§ **What this task involves**
Output all records precisely as written.

§ **Provided data**
####

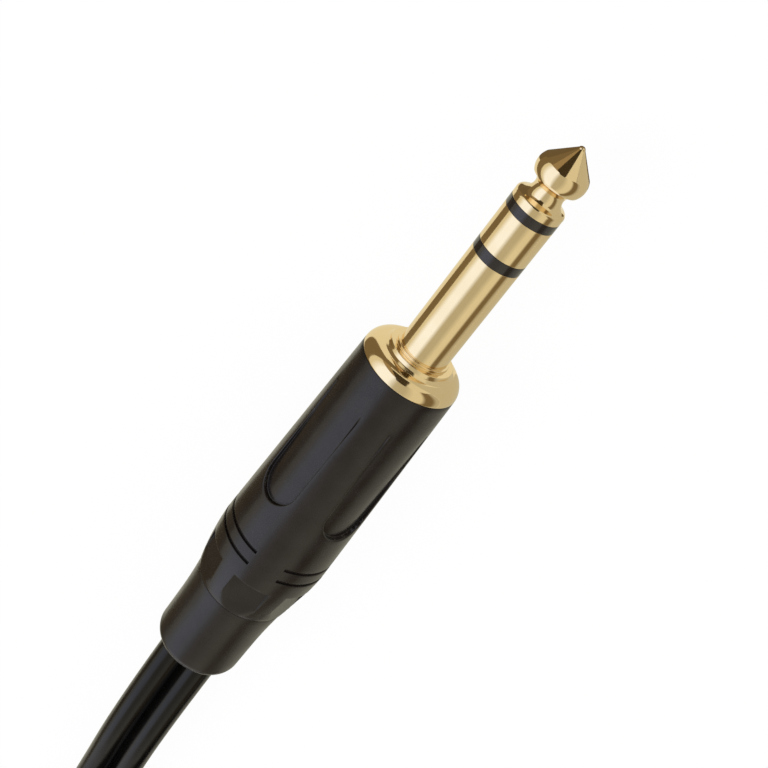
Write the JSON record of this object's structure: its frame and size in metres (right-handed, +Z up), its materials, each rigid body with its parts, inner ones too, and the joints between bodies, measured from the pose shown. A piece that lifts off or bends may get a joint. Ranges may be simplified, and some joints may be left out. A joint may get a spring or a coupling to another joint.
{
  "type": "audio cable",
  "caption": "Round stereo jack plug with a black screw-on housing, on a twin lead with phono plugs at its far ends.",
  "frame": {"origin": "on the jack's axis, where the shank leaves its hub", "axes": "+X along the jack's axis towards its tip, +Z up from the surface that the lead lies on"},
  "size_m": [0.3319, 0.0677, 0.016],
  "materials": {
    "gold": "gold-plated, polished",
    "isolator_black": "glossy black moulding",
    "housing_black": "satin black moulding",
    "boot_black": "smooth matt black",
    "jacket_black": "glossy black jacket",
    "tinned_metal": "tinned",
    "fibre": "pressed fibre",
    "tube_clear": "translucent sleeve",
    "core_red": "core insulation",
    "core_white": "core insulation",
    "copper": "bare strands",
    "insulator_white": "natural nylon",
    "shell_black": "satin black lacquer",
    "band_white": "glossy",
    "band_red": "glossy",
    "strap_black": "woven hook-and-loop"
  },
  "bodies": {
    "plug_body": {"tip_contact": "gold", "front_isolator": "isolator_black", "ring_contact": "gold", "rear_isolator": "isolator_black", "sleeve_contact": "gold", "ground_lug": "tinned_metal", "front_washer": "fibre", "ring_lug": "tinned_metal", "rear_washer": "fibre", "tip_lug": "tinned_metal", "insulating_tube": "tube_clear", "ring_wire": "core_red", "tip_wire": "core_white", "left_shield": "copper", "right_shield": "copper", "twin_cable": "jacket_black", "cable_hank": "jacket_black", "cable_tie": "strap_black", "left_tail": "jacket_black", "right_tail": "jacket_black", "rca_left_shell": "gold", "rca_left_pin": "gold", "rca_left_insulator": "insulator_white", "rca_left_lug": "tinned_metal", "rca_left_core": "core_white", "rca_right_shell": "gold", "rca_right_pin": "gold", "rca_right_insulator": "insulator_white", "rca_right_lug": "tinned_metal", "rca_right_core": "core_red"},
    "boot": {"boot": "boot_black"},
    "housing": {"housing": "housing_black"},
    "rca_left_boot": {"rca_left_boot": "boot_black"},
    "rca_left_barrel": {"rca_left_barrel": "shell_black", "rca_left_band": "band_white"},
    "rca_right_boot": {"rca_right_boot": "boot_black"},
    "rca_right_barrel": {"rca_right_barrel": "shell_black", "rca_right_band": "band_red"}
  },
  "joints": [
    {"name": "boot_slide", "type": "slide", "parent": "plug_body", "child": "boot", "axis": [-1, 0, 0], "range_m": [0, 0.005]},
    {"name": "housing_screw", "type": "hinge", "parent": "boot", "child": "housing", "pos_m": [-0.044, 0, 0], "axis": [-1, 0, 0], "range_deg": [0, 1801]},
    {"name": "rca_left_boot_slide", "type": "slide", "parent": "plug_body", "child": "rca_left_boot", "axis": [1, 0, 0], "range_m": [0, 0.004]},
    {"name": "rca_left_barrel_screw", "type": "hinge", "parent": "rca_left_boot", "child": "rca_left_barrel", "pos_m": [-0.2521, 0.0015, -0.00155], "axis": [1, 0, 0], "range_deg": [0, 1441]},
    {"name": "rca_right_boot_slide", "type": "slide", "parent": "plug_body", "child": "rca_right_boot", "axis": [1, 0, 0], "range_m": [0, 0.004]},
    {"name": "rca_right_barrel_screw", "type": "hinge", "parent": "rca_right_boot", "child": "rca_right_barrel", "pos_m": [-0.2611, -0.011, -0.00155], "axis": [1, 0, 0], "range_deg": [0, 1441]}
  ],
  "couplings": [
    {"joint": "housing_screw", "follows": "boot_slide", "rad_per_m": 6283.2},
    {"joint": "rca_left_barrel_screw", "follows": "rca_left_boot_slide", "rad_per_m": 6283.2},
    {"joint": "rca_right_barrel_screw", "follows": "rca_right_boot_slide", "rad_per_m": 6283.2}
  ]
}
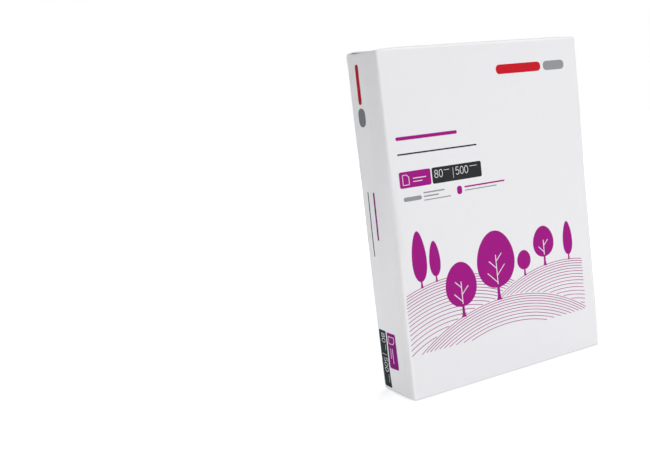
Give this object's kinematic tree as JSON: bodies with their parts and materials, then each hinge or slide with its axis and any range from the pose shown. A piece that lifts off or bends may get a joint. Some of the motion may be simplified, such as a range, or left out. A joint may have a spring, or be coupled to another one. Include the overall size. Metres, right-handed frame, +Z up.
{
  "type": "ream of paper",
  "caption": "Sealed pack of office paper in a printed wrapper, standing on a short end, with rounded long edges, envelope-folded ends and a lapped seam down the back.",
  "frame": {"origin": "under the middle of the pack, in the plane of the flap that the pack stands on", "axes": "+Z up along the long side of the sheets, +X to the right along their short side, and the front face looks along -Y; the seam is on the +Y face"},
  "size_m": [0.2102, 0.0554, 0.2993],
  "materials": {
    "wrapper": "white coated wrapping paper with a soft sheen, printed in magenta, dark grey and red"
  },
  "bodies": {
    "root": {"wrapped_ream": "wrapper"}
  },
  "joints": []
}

####

§ **Correct response**
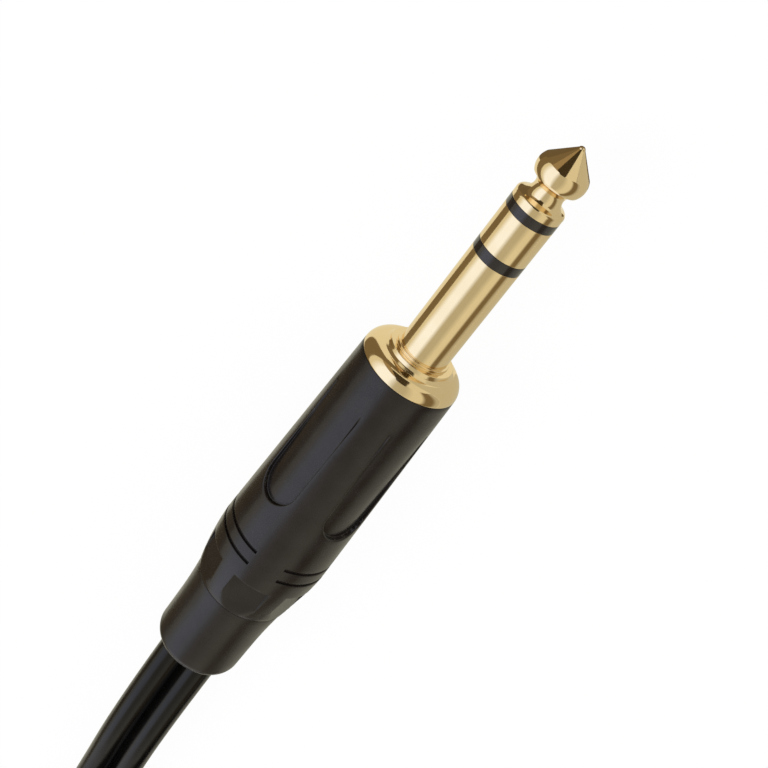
Write the JSON record of this object's structure: its frame and size in metres (right-handed, +Z up), its materials, each rigid body with its parts, inner ones too, and the joints between bodies, measured from the pose shown. A piece that lifts off or bends may get a joint. Ranges may be simplified, and some joints may be left out. A joint may get a spring or a coupling to another joint.
{
  "type": "audio cable",
  "caption": "Round stereo jack plug with a black screw-on housing, on a twin lead with phono plugs at its far ends.",
  "frame": {"origin": "on the jack's axis, where the shank leaves its hub", "axes": "+X along the jack's axis towards its tip, +Z up from the surface that the lead lies on"},
  "size_m": [0.3319, 0.0677, 0.016],
  "materials": {
    "gold": "gold-plated, polished",
    "isolator_black": "glossy black moulding",
    "housing_black": "satin black moulding",
    "boot_black": "smooth matt black",
    "jacket_black": "glossy black jacket",
    "tinned_metal": "tinned",
    "fibre": "pressed fibre",
    "tube_clear": "translucent sleeve",
    "core_red": "core insulation",
    "core_white": "core insulation",
    "copper": "bare strands",
    "insulator_white": "natural nylon",
    "shell_black": "satin black lacquer",
    "band_white": "glossy",
    "band_red": "glossy",
    "strap_black": "woven hook-and-loop"
  },
  "bodies": {
    "plug_body": {"tip_contact": "gold", "front_isolator": "isolator_black", "ring_contact": "gold", "rear_isolator": "isolator_black", "sleeve_contact": "gold", "ground_lug": "tinned_metal", "front_washer": "fibre", "ring_lug": "tinned_metal", "rear_washer": "fibre", "tip_lug": "tinned_metal", "insulating_tube": "tube_clear", "ring_wire": "core_red", "tip_wire": "core_white", "left_shield": "copper", "right_shield": "copper", "twin_cable": "jacket_black", "cable_hank": "jacket_black", "cable_tie": "strap_black", "left_tail": "jacket_black", "right_tail": "jacket_black", "rca_left_shell": "gold", "rca_left_pin": "gold", "rca_left_insulator": "insulator_white", "rca_left_lug": "tinned_metal", "rca_left_core": "core_white", "rca_right_shell": "gold", "rca_right_pin": "gold", "rca_right_insulator": "insulator_white", "rca_right_lug": "tinned_metal", "rca_right_core": "core_red"},
    "boot": {"boot": "boot_black"},
    "housing": {"housing": "housing_black"},
    "rca_left_boot": {"rca_left_boot": "boot_black"},
    "rca_left_barrel": {"rca_left_barrel": "shell_black", "rca_left_band": "band_white"},
    "rca_right_boot": {"rca_right_boot": "boot_black"},
    "rca_right_barrel": {"rca_right_barrel": "shell_black", "rca_right_band": "band_red"}
  },
  "joints": [
    {"name": "boot_slide", "type": "slide", "parent": "plug_body", "child": "boot", "axis": [-1, 0, 0], "range_m": [0, 0.005]},
    {"name": "housing_screw", "type": "hinge", "parent": "boot", "child": "housing", "pos_m": [-0.044, 0, 0], "axis": [-1, 0, 0], "range_deg": [0, 1801]},
    {"name": "rca_left_boot_slide", "type": "slide", "parent": "plug_body", "child": "rca_left_boot", "axis": [1, 0, 0], "range_m": [0, 0.004]},
    {"name": "rca_left_barrel_screw", "type": "hinge", "parent": "rca_left_boot", "child": "rca_left_barrel", "pos_m": [-0.2521, 0.0015, -0.00155], "axis": [1, 0, 0], "range_deg": [0, 1441]},
    {"name": "rca_right_boot_slide", "type": "slide", "parent": "plug_body", "child": "rca_right_boot", "axis": [1, 0, 0], "range_m": [0, 0.004]},
    {"name": "rca_right_barrel_screw", "type": "hinge", "parent": "rca_right_boot", "child": "rca_right_barrel", "pos_m": [-0.2611, -0.011, -0.00155], "axis": [1, 0, 0], "range_deg": [0, 1441]}
  ],
  "couplings": [
    {"joint": "housing_screw", "follows": "boot_slide", "rad_per_m": 6283.2},
    {"joint": "rca_left_barrel_screw", "follows": "rca_left_boot_slide", "rad_per_m": 6283.2},
    {"joint": "rca_right_barrel_screw", "follows": "rca_right_boot_slide", "rad_per_m": 6283.2}
  ]
}
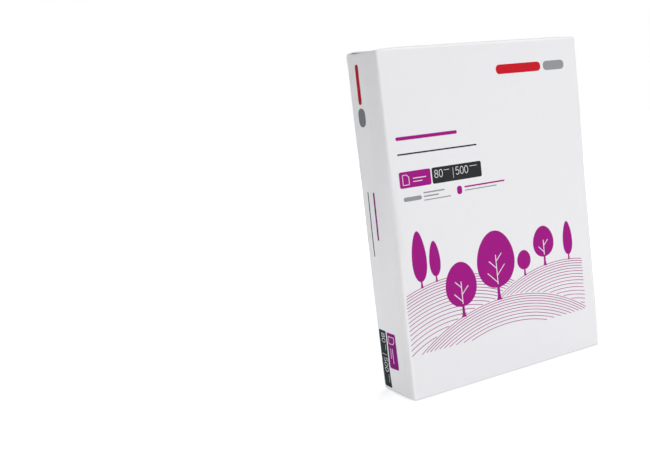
Give this object's kinematic tree as JSON: bodies with their parts and materials, then each hinge or slide with its axis and any range from the pose shown. A piece that lifts off or bends may get a joint. Some of the motion may be simplified, such as a range, or left out. A joint may have a spring, or be coupled to another one. Include the overall size. Metres, right-handed frame, +Z up.
{
  "type": "ream of paper",
  "caption": "Sealed pack of office paper in a printed wrapper, standing on a short end, with rounded long edges, envelope-folded ends and a lapped seam down the back.",
  "frame": {"origin": "under the middle of the pack, in the plane of the flap that the pack stands on", "axes": "+Z up along the long side of the sheets, +X to the right along their short side, and the front face looks along -Y; the seam is on the +Y face"},
  "size_m": [0.2102, 0.0554, 0.2993],
  "materials": {
    "wrapper": "white coated wrapping paper with a soft sheen, printed in magenta, dark grey and red"
  },
  "bodies": {
    "root": {"wrapped_ream": "wrapper"}
  },
  "joints": []
}